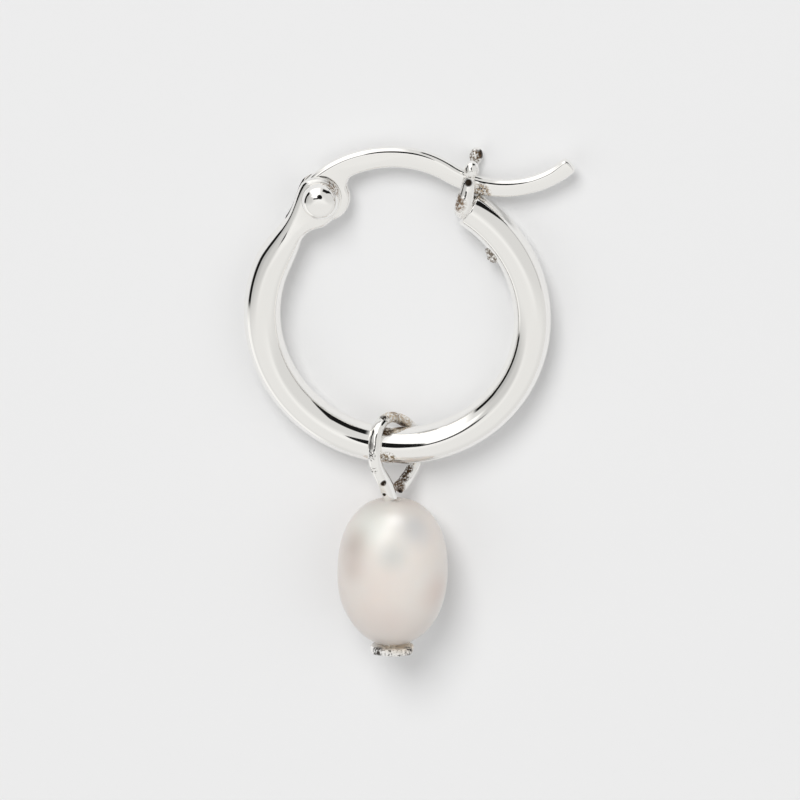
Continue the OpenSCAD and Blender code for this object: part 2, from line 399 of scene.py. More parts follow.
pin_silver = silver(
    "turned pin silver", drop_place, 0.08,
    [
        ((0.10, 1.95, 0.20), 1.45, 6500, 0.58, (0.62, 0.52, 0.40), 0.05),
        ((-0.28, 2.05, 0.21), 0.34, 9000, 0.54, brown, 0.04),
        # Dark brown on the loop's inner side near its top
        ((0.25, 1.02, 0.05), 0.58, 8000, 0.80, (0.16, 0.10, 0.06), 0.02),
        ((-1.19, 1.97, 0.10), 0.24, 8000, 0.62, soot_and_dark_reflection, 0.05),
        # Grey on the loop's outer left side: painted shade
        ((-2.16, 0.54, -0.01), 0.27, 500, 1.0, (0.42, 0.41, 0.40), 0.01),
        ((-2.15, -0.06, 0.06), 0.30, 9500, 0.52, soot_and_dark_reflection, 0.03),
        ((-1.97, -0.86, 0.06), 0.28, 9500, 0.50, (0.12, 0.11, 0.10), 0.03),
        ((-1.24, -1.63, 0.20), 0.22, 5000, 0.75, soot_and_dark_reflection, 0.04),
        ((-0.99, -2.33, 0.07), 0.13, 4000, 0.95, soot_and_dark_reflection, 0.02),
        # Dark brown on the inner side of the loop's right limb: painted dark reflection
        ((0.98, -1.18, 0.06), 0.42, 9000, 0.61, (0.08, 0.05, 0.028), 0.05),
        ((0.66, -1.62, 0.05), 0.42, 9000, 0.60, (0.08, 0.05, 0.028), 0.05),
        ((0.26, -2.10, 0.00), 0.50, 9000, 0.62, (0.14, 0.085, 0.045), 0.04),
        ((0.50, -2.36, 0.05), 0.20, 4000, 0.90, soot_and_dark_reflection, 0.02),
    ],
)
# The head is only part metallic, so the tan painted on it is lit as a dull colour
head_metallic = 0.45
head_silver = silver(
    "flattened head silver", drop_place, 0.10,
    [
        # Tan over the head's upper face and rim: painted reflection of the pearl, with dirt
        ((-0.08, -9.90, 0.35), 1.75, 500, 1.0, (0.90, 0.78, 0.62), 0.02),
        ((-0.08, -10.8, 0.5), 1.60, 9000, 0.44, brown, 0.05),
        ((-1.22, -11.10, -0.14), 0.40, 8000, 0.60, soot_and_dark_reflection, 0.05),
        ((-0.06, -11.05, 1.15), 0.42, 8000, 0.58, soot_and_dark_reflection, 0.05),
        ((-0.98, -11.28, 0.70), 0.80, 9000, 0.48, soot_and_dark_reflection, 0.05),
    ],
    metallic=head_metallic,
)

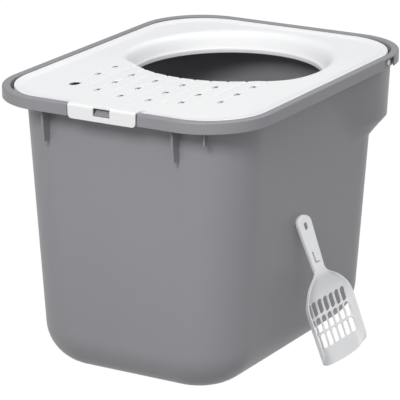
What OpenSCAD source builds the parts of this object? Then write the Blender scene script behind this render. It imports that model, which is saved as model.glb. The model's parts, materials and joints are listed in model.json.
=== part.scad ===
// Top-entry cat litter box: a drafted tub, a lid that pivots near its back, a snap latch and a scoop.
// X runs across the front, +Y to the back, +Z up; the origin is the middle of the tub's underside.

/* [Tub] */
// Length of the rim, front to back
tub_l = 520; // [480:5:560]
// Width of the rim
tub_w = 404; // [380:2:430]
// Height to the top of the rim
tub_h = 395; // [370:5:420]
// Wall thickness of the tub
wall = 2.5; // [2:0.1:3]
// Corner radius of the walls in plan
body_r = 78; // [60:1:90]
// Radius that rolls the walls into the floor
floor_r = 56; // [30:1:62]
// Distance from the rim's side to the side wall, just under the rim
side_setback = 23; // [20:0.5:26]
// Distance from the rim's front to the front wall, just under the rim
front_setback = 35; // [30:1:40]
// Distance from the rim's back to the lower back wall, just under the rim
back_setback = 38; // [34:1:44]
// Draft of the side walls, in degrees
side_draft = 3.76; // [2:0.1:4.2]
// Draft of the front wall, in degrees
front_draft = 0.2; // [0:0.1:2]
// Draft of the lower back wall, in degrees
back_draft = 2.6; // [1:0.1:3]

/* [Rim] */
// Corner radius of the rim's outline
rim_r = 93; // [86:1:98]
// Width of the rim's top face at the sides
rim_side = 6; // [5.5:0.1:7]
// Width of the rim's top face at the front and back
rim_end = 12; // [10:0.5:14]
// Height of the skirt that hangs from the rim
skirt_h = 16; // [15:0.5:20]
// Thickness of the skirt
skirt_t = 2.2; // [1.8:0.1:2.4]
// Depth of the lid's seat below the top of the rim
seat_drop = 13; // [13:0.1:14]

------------

__SHORT TASK__. Set down the entries verbatim, leaving none out.

__TASK SOLUTION__.
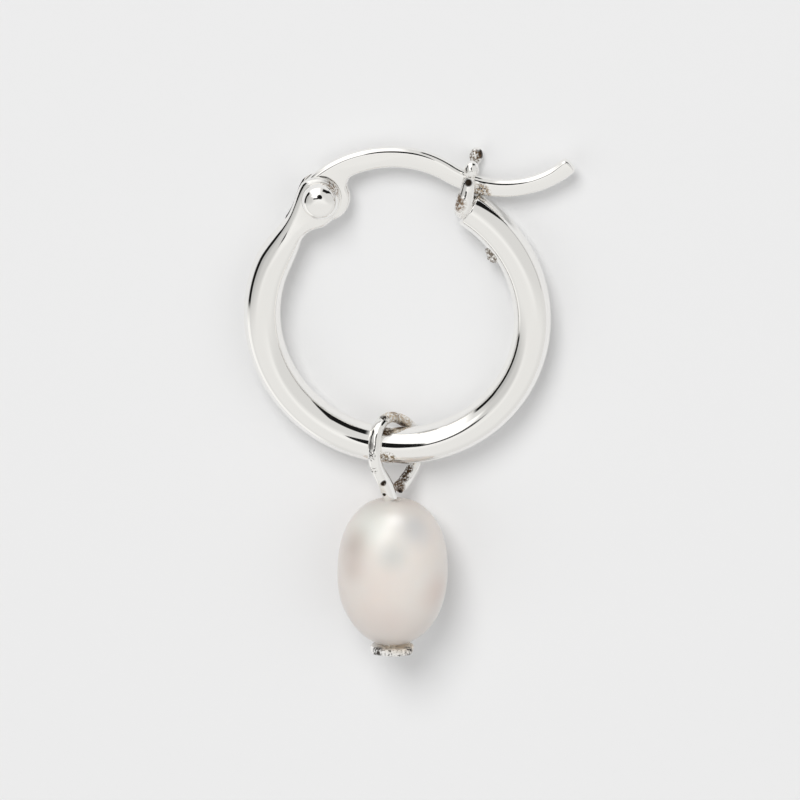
Continue the OpenSCAD and Blender code for this object: part 2, from line 399 of scene.py. More parts follow.
pin_silver = silver(
    "turned pin silver", drop_place, 0.08,
    [
        ((0.10, 1.95, 0.20), 1.45, 6500, 0.58, (0.62, 0.52, 0.40), 0.05),
        ((-0.28, 2.05, 0.21), 0.34, 9000, 0.54, brown, 0.04),
        # Dark brown on the loop's inner side near its top
        ((0.25, 1.02, 0.05), 0.58, 8000, 0.80, (0.16, 0.10, 0.06), 0.02),
        ((-1.19, 1.97, 0.10), 0.24, 8000, 0.62, soot_and_dark_reflection, 0.05),
        # Grey on the loop's outer left side: painted shade
        ((-2.16, 0.54, -0.01), 0.27, 500, 1.0, (0.42, 0.41, 0.40), 0.01),
        ((-2.15, -0.06, 0.06), 0.30, 9500, 0.52, soot_and_dark_reflection, 0.03),
        ((-1.97, -0.86, 0.06), 0.28, 9500, 0.50, (0.12, 0.11, 0.10), 0.03),
        ((-1.24, -1.63, 0.20), 0.22, 5000, 0.75, soot_and_dark_reflection, 0.04),
        ((-0.99, -2.33, 0.07), 0.13, 4000, 0.95, soot_and_dark_reflection, 0.02),
        # Dark brown on the inner side of the loop's right limb: painted dark reflection
        ((0.98, -1.18, 0.06), 0.42, 9000, 0.61, (0.08, 0.05, 0.028), 0.05),
        ((0.66, -1.62, 0.05), 0.42, 9000, 0.60, (0.08, 0.05, 0.028), 0.05),
        ((0.26, -2.10, 0.00), 0.50, 9000, 0.62, (0.14, 0.085, 0.045), 0.04),
        ((0.50, -2.36, 0.05), 0.20, 4000, 0.90, soot_and_dark_reflection, 0.02),
    ],
)
# The head is only part metallic, so the tan painted on it is lit as a dull colour
head_metallic = 0.45
head_silver = silver(
    "flattened head silver", drop_place, 0.10,
    [
        # Tan over the head's upper face and rim: painted reflection of the pearl, with dirt
        ((-0.08, -9.90, 0.35), 1.75, 500, 1.0, (0.90, 0.78, 0.62), 0.02),
        ((-0.08, -10.8, 0.5), 1.60, 9000, 0.44, brown, 0.05),
        ((-1.22, -11.10, -0.14), 0.40, 8000, 0.60, soot_and_dark_reflection, 0.05),
        ((-0.06, -11.05, 1.15), 0.42, 8000, 0.58, soot_and_dark_reflection, 0.05),
        ((-0.98, -11.28, 0.70), 0.80, 9000, 0.48, soot_and_dark_reflection, 0.05),
    ],
    metallic=head_metallic,
)

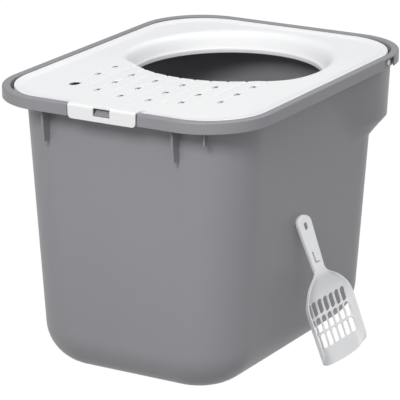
What OpenSCAD source builds the parts of this object? Then write the Blender scene script behind this render. It imports that model, which is saved as model.glb. The model's parts, materials and joints are listed in model.json.
=== part.scad ===
// Top-entry cat litter box: a drafted tub, a lid that pivots near its back, a snap latch and a scoop.
// X runs across the front, +Y to the back, +Z up; the origin is the middle of the tub's underside.

/* [Tub] */
// Length of the rim, front to back
tub_l = 520; // [480:5:560]
// Width of the rim
tub_w = 404; // [380:2:430]
// Height to the top of the rim
tub_h = 395; // [370:5:420]
// Wall thickness of the tub
wall = 2.5; // [2:0.1:3]
// Corner radius of the walls in plan
body_r = 78; // [60:1:90]
// Radius that rolls the walls into the floor
floor_r = 56; // [30:1:62]
// Distance from the rim's side to the side wall, just under the rim
side_setback = 23; // [20:0.5:26]
// Distance from the rim's front to the front wall, just under the rim
front_setback = 35; // [30:1:40]
// Distance from the rim's back to the lower back wall, just under the rim
back_setback = 38; // [34:1:44]
// Draft of the side walls, in degrees
side_draft = 3.76; // [2:0.1:4.2]
// Draft of the front wall, in degrees
front_draft = 0.2; // [0:0.1:2]
// Draft of the lower back wall, in degrees
back_draft = 2.6; // [1:0.1:3]

/* [Rim] */
// Corner radius of the rim's outline
rim_r = 93; // [86:1:98]
// Width of the rim's top face at the sides
rim_side = 6; // [5.5:0.1:7]
// Width of the rim's top face at the front and back
rim_end = 12; // [10:0.5:14]
// Height of the skirt that hangs from the rim
skirt_h = 16; // [15:0.5:20]
// Thickness of the skirt
skirt_t = 2.2; // [1.8:0.1:2.4]
// Depth of the lid's seat below the top of the rim
seat_drop = 13; // [13:0.1:14]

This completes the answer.